The Prophet Habakkuk had many of these same questions.  He was a prophet to the Southern Kingdom of Judah between 609-605 BC.  King Josiah was dead.  Judah was in the grips of a pagan world power, Babylon, led by King Nebuchadnezzar. Why would God allow a pagan power to overpower His people?  Why isn’t God answering the prayers of His people?  What should the people of God do during such a turbulent time? God’s answer to Habakkuk is needed today.  God is actively at work; have faith in God no matter the circumstances.

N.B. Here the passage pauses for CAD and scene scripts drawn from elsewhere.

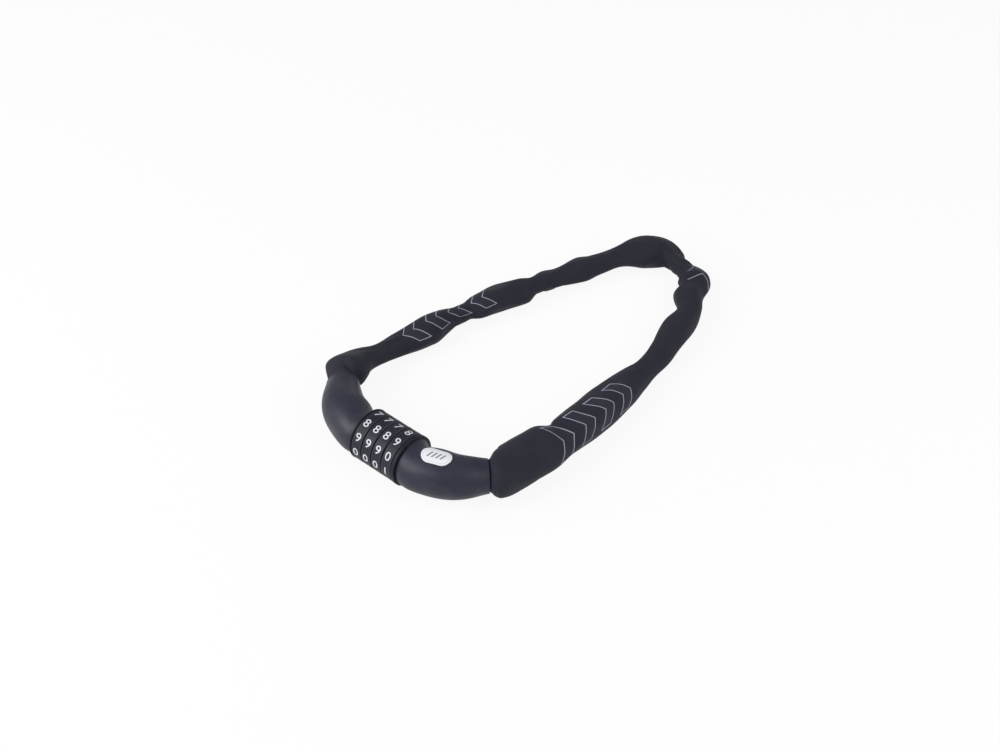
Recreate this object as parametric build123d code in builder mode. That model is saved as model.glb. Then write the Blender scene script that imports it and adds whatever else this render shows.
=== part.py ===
"""Four-dial combination chain lock: a coded body that closes a sleeved steel chain into a loop.

Millimetres, +Z up, floor at z = 0. The dial axis runs along X, the loop lies towards +Y, and the
origin is under the middle of the whole lock. Side -1 is the arm with the barrel, side +1 the arm
with the locking bolt, which draws out along +X once the four code gates line up.
"""

from build123d import *
from math import cos, pi, radians, sin, tan
import os

os.makedirs("parts", exist_ok=True)

# --- Driving dimensions -------------------------------------------------------------------------

# Where the lock body lies, so that the origin is under the middle of the whole lock
lock_x = -0.67  # the middle of the dial pack
lock_y = -114.18  # the dial axis

# Clearances
run_clearance = 0.08  # radial, between parts that turn or slide on each other
seat_clearance = 0.05  # between parts of one body that are fitted together
side_clearance = 0.15  # between faces that pass each other
soft_clearance = 0.3  # round the fabric sleeve and the chain

# Dials and collars
dial_radius = 14.5
dial_width = 7.0
dial_gap = 0.2
dial_count = 4
digit_count = 10
edge_round = 0.9
collar_proud = 0.2  # the collars stand out past the dials and carry the body on the floor
collar_round = 0.5
thin_collar_width = 1.1
thin_collar_web = 0.4  # the part of its width that seats on the barrel
wide_collar_width = 2.4

# Code rings, fixed inside the dials
code_ring_radius = 10.0
hub_width = 3.0
rim_wall = 1.8
spline_height = 0.8
spline_width = 1.5
flange_width = 2.0
flange_bore_radius = 7.5
detent_depth = 0.7
detent_width = 2.6

# Barrel, locking bolt and spring
bolt_radius = 3.5
bolt_seat = 12.0  # how far the bolt reaches into its arm
bolt_nose = 0.8
barrel_wall = 1.4
barrel_seat = 13.0  # how far the barrel reaches into its arm
tooth_height = 3.1
tooth_length = 1.6
tooth_width = 2.6
clip_width = 0.8
clip_depth = 0.6
clip_height = 1.9
spring_thick = 0.35
spring_width = 2.0
spring_hump_base = 2.0
spring_hump_top = 1.0
spring_hump_middle = 0.5  # from a dial's face
pin_radius = 1.25

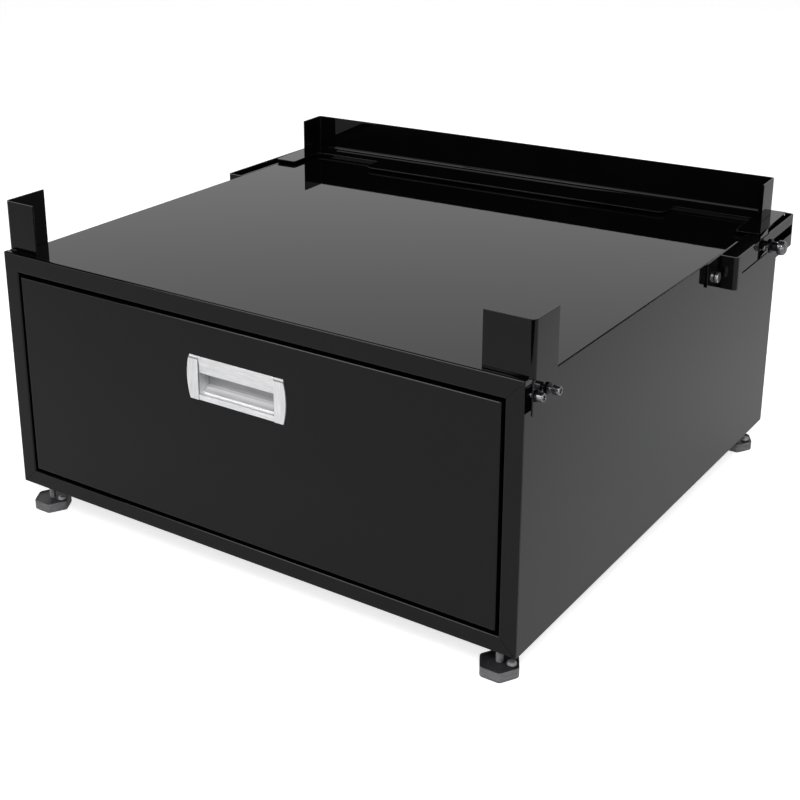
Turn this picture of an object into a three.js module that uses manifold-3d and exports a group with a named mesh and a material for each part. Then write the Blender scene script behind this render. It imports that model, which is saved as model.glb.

In chapter one, you hear Habakkuk’s complaint. ‘How long, Lord, must I call for help and you do not listen or cry out to you about violence, and you do not save? Why do you force me to look at injustice? Why do you tolerate wrongdoing? Oppression and violence are right in front of me. Strife is ongoing, and conflict escalates” (Habakkuk 1:2-3)

You can hear and feel Habakkuk’s frustration, pain, and anger in verse 13:

‘How long, Lord , must I call for help and you do not listen or cry out to you about violence and you do not save? Why do you force me to look at injustice? Why do you tolerate wrongdoing? Oppression and violence are right in front of me. Strife is ongoing, and conflict escalates. Your eyes are too pure to look on evil, and you cannot tolerate wrongdoing. So why do you tolerate those who are treacherous? Why are you silent while one who is wicked swallows up one who is more righteous than himself? ‘

Can you feel Habakkuk’s heart?  Why doesn’t God do anything?  How can He allow the pagans to have such freedom and live in such evil?  Why won’t He judge them? Have you ever been at that place of helplessness?  Are you there now? Do you have a complaint to make to God?

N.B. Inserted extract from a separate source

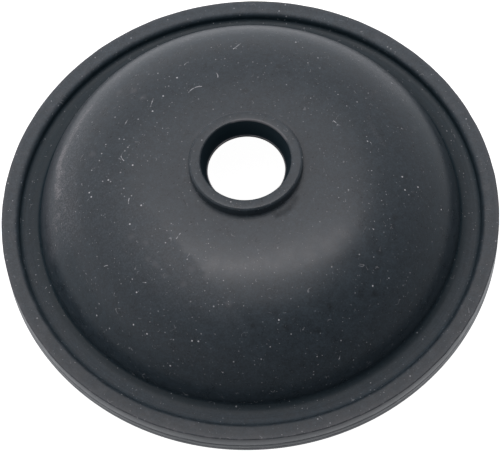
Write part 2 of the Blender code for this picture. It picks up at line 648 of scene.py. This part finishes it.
def turning_group():
    """Fine lines round the axis, left by the turned mould."""
    graph, given, result = new_group("Turned Lines", {"Place": ORIGIN, "Spacing": 0.3}, "Height")
    flat, radius = graph.level(given["Place"])
    turn = graph.vector("SCALE", graph.vector("NORMALIZE", flat), 0.6)
    rise = graph.add("ShaderNodeSeparateXYZ", Vector=given["Place"]).outputs["Z"]
    step = graph.math("DIVIDE", graph.math("ADD", radius, rise), given["Spacing"])
    along = graph.add("ShaderNodeCombineXYZ", X=step).outputs["Vector"]
    graph.put(result, graph.noise(graph.vector("ADD", along, turn), 1.0, 2.0, 0.6))
    return graph.tree


def grain_group():
    """Fine skin of moulded rubber, as a height between 0 and 1."""
    graph, given, result = new_group("Rubber Grain", {"Place": ORIGIN, "Size": 0.3}, "Height")
    scale = graph.math("DIVIDE", 1.0, given["Size"])
    fine = graph.noise(given["Place"], scale, 3.0, 0.6)
    broad = graph.noise(given["Place"], graph.product(scale, 0.22), 2.0, 0.5)
    graph.put(result, graph.pile(graph.product(fine, 0.6), [(broad, 0.4)]))
    return graph.tree


def lint_group():
    """Short curls of lint: thin lines of a noise's middle height, kept where a second noise is high."""
    graph, given, result = new_group(
        "Lint Curls", {"Place": ORIGIN, "Spacing": 2.0, "Width": 0.012, "Share": 0.3}, "Mask"
    )
    scaled = graph.vector("SCALE", given["Place"], graph.math("DIVIDE", 1.0, given["Spacing"]))
    winding = graph.noise(scaled, 1.0, 1.0, 0.5)
    offset = graph.math("ABSOLUTE", graph.math("SUBTRACT", winding, 0.5))
    line = graph.ease(offset, given["Width"], graph.product(given["Width"], 0.3))
    pick = graph.noise(graph.vector("ADD", scaled, (5.3, 2.1, 8.7)), 1.6, 0.0, 0.5)
    limit = graph.math("MULTIPLY_ADD", given["Share"], -0.5, 0.8)
    kept = graph.ease(pick, limit, graph.math("ADD", limit, 0.05))
    graph.put(result, graph.product(line, kept))
    return graph.tree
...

In mercy, God responds to Habakkuk.  It was not the answer Habakkuk expected nor hoped.  God reminded him that He was in complete control; He was using the pagan power to achieve God’s plan.  Make no mistake, God is able and He is faithful. At the end of the short book comes one of the truly great faith statements we find in the entirety of Scripture.

‘Though the fig tree does not bud and there are no grapes on the vines, though the olive crop fails and the fields produce no food, though there are no sheep in the pen and no cattle in the stalls, yet I will rejoice in the Lord , I will be joyful in God my Savior. The Sovereign Lord is my strength; he makes my feet like the feet of a deer, he enables me to tread on the heights. For the director of music. On my stringed instruments.’ (3:17-19)

Don’t give up. God’s timing is perfect. In your moments of fear, doubt, and feelings of abandonment and overwhelming emotion, here are a few anchor points for your soul:

  1. God knows what you are going through.
  2. God cares.
  3. God is in complete control.
  4. God’s perspective is eternal.
  5. Therefore, live by faith (2:4b)

Carry on with life!  Press into Jesus and walk in unity of the Spirit. God is for you.